# ROS question (Constitutional)



## CoderinJax (Jun 22, 2018)

Hi!
Curious as to other coders thoughts.

If you review an E&M record and it states: *"patient underwent a joint injection in the right elbow during the last visit. He is doing well. He is undergoing a home exercise program and is here today for a RX refill", *would you consider the statement "he is doing well" as ROS-General/Constitutional credit? 

The record doesn't elaborate any further than what is documented above, so I want input from others if you'd give the ROS credit for any of the above. (OR do you see ANY other ROS for that matter)

Thanks so much!


----------



## AdamlShoop (Jun 24, 2018)

I certainly don't have years of experience in E/M, but as I am studying for the CEMC now, I would say that I would NOT count that towards a constitutional element.  Good luck!


----------



## MARY K (Jun 24, 2018)

code for busy orthopedic practice, and no we would not use that as constitution, but as part of HPI-F/U injection, pt doing well.


----------



## Pathos (Jun 25, 2018)

thelma said:


> code for busy orthopedic practice, and no we would not use that as constitution, but as part of HPI-F/U injection, pt doing well.

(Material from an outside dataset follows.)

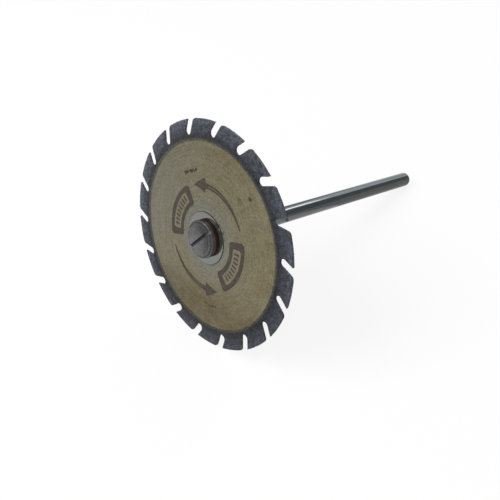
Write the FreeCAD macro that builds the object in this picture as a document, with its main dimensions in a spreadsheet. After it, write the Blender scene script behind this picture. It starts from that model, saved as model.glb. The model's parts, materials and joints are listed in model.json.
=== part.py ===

I agree with the statement above. ROS - Constitutional is generally reserved for conditions that effect the whole body, like :Fevers, chills, weight change (loss/gain), trouble sleeping, etc. "Doing well" would probably be more appropriate in the HPI section.


----------



## NiteshlalKoyalkar (Jun 27, 2018)

Hi, 
No, "doing well" does not qualify for the Constitutional/general ROS .


----------



## CoderinJax (Jun 27, 2018)

*Thank you all!*

I appreciate all of the input; It helps me greatly!


----------